For my dissertation, I investigated the Czech reception of Antonín Dvořák (1841–1904), highlighting some of the debates that were waged by Czech critics in the late nineteenth-century press. With special attention to Dvořák, my ongoing research has continued to deal primarily with issues of reception and genre as well as considerations of the impact of politics on the musical life of fin-de-siècle Prague. Shifting slightly in focus, my current research explores themes of death and lament in the late output of Dvořák through a variety of ideological perspectives, ranging from the aesthetic to the autobiographical.
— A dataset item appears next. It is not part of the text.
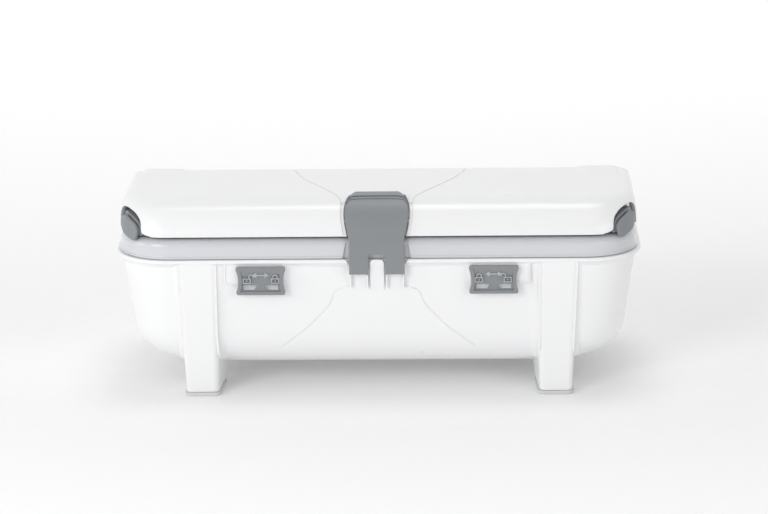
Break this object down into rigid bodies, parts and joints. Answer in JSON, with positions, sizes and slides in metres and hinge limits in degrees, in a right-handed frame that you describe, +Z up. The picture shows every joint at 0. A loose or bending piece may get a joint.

My work has appeared in various journals, including the Journal of the Royal Musical Association, Music & Letters, Nineteenth-Century Music Review, Cambridge Opera Journal, and Acta Musicologica. I also have a chapter on Dvořák’s “Dumky” Piano Trio, Op. 90 in Chamber Music in Europe: 1850–1918 (published in 2024), and my chapter on the nineteenth-century Czech symphonic tradition will appear in A History of Music in the Czech Lands (to be published by Cambridge University Press later this year).
Overall, I aim for clarity when communicating with my students, and I seek to cultivate interest and enthusiasm for the content that I teach. The community feel that is so palpable at Laurier in particular allows me to get to know my students well, and it is a privilege to contribute in some measure to their academic development and success.